## Request
Among the lines below, count those containing the word "type". Give the number only.
┌──
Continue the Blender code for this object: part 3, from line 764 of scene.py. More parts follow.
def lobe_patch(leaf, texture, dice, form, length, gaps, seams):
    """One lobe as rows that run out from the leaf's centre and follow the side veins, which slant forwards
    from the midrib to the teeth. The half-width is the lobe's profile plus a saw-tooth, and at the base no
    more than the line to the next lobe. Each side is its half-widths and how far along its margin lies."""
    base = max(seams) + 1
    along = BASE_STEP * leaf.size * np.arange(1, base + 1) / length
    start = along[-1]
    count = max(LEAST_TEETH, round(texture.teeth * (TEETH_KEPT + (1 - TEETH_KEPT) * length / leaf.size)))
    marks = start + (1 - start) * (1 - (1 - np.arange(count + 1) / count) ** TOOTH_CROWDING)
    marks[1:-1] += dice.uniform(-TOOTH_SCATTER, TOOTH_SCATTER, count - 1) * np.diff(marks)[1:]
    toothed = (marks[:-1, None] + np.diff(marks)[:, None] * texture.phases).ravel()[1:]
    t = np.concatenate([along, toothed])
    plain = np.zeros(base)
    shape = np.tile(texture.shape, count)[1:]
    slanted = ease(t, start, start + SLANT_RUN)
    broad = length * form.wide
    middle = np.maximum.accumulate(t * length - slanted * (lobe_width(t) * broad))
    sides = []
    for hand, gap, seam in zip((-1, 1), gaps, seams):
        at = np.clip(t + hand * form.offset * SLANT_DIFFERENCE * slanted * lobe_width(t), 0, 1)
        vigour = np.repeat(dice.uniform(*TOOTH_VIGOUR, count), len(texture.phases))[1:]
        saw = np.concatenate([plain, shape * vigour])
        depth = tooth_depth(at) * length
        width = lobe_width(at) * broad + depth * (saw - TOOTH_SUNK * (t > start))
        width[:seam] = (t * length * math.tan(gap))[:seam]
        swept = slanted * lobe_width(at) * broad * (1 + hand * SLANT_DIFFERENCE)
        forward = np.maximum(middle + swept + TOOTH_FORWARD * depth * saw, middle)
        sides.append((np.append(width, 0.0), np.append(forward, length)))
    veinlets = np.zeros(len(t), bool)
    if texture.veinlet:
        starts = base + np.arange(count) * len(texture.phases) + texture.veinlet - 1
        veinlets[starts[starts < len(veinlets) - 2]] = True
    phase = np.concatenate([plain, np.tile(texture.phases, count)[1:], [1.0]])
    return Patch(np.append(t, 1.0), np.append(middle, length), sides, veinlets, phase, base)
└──
┌──
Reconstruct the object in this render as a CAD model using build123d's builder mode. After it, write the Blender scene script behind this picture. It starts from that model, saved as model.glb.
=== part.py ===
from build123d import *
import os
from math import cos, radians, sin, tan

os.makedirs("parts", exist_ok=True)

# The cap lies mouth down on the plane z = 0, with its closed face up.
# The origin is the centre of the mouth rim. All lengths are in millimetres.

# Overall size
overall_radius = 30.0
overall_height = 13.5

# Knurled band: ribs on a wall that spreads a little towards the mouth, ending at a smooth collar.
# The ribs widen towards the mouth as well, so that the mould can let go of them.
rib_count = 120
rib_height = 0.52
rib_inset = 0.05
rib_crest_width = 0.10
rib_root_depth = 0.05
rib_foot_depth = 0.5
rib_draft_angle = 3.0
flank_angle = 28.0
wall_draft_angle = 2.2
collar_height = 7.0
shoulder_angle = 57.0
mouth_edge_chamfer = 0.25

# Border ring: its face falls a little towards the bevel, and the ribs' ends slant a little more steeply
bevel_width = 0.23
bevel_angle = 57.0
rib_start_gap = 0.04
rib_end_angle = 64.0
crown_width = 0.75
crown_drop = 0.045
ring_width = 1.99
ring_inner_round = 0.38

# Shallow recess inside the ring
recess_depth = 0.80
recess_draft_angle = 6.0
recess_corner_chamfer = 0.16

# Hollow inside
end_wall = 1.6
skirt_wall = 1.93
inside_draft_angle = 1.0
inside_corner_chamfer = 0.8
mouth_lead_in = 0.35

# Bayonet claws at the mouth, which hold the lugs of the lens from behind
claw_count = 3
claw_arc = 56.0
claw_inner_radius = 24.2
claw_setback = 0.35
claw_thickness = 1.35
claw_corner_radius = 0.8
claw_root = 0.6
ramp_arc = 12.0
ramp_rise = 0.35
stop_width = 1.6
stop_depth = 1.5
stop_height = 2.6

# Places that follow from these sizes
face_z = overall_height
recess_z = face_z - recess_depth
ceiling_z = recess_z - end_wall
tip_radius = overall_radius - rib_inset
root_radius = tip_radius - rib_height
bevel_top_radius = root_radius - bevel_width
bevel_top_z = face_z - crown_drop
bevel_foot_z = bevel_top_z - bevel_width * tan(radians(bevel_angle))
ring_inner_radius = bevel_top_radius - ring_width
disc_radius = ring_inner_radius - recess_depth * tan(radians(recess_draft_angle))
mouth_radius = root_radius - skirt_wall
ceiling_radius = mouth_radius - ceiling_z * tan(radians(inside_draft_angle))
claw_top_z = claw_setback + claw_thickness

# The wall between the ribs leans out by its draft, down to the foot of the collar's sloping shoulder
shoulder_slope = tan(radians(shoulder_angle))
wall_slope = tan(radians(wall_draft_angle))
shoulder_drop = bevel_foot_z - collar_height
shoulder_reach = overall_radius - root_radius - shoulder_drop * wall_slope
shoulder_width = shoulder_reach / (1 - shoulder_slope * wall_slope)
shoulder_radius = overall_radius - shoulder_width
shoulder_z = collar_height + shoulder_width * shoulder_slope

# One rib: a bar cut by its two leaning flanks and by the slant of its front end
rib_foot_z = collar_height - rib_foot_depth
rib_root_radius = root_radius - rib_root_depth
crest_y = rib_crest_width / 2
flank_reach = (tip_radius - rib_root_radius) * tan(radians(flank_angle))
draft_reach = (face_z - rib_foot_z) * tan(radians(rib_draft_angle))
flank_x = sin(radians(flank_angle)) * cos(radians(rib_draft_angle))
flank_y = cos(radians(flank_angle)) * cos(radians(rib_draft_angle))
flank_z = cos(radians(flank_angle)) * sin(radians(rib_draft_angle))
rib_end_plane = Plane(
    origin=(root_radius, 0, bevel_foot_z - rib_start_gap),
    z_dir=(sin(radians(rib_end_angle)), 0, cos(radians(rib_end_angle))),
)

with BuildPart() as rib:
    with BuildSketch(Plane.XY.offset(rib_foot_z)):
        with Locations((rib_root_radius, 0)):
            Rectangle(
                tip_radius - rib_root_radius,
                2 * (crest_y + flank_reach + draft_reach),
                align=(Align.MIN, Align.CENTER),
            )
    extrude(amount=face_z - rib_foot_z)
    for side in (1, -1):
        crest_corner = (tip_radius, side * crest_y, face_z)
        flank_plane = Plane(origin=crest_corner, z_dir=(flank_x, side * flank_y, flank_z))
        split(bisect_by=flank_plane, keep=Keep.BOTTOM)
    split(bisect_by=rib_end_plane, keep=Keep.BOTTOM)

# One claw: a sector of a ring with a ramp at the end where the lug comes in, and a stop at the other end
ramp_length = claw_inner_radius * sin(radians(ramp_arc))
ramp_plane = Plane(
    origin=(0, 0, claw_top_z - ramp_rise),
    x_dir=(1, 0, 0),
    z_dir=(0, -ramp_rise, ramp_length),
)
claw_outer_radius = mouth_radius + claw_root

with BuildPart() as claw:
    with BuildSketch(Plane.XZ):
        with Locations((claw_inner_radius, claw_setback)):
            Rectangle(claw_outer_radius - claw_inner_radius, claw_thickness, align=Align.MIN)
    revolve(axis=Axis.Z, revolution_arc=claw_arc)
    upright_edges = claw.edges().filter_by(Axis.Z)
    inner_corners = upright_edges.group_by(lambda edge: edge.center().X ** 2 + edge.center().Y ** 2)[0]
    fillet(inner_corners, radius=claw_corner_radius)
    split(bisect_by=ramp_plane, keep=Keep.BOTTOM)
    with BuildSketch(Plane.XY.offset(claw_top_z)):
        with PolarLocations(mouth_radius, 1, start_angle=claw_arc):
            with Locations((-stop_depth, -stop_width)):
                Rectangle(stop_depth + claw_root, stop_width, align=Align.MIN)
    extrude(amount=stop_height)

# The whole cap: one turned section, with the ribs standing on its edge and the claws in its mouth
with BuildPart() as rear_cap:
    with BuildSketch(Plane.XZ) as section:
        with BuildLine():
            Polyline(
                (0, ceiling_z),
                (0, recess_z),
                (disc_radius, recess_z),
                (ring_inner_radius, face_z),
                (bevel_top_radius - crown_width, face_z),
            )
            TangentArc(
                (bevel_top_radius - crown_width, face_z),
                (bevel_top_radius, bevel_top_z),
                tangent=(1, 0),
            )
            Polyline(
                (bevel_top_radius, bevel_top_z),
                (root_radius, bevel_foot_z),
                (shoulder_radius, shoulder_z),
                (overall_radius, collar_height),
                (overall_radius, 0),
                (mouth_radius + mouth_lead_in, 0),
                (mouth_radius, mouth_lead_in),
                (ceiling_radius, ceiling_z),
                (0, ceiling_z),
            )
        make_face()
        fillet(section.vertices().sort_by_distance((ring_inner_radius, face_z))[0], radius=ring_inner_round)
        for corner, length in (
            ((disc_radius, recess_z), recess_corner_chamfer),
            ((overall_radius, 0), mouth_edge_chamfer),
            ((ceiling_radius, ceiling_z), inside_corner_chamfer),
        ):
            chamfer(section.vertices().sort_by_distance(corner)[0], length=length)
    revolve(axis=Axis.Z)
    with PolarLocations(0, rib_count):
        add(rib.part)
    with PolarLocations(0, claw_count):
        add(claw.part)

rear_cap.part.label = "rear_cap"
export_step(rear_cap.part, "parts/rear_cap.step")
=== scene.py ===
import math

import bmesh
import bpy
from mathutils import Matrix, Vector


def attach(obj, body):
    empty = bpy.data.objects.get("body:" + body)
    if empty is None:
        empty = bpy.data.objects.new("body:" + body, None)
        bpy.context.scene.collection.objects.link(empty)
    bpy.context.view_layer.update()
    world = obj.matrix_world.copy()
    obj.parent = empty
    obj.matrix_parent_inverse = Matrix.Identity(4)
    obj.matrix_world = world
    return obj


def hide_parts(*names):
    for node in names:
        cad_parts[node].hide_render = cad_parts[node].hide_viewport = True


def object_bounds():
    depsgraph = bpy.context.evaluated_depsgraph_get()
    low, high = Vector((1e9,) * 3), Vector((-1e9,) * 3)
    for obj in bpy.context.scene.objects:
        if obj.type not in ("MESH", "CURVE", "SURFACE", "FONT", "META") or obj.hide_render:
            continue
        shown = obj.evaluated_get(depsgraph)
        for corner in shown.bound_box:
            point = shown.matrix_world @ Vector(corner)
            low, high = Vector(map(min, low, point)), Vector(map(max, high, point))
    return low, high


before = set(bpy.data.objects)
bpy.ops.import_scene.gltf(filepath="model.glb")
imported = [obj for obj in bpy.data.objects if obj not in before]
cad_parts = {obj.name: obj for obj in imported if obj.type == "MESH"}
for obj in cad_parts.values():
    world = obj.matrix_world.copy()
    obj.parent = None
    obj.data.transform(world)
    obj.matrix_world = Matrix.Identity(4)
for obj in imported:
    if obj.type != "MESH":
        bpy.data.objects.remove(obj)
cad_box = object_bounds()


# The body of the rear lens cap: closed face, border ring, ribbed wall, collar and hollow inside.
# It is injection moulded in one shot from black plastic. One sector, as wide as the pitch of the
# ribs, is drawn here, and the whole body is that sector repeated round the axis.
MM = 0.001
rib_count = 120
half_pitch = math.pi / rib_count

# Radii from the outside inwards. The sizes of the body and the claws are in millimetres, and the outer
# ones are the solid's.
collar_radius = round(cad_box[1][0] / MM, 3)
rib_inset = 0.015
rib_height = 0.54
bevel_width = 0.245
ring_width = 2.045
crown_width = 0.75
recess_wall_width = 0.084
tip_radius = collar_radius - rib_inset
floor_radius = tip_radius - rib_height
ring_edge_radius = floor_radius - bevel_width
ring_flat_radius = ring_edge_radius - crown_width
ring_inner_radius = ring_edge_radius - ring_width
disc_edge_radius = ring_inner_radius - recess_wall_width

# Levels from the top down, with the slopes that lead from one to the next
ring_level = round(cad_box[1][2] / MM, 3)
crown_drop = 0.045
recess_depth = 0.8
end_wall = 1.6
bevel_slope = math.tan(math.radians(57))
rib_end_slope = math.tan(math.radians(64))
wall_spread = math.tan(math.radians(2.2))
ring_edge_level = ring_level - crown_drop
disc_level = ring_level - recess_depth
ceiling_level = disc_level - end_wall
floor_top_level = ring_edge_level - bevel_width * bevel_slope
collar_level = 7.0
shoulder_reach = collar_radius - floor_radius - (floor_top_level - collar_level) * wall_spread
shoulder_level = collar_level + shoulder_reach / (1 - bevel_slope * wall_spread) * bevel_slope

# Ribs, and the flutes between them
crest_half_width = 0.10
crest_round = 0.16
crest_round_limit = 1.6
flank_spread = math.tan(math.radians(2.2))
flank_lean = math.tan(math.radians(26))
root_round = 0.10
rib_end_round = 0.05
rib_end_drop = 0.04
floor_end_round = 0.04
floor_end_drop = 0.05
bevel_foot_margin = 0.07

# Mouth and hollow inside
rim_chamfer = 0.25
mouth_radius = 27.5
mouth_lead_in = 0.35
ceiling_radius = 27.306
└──
## In response
3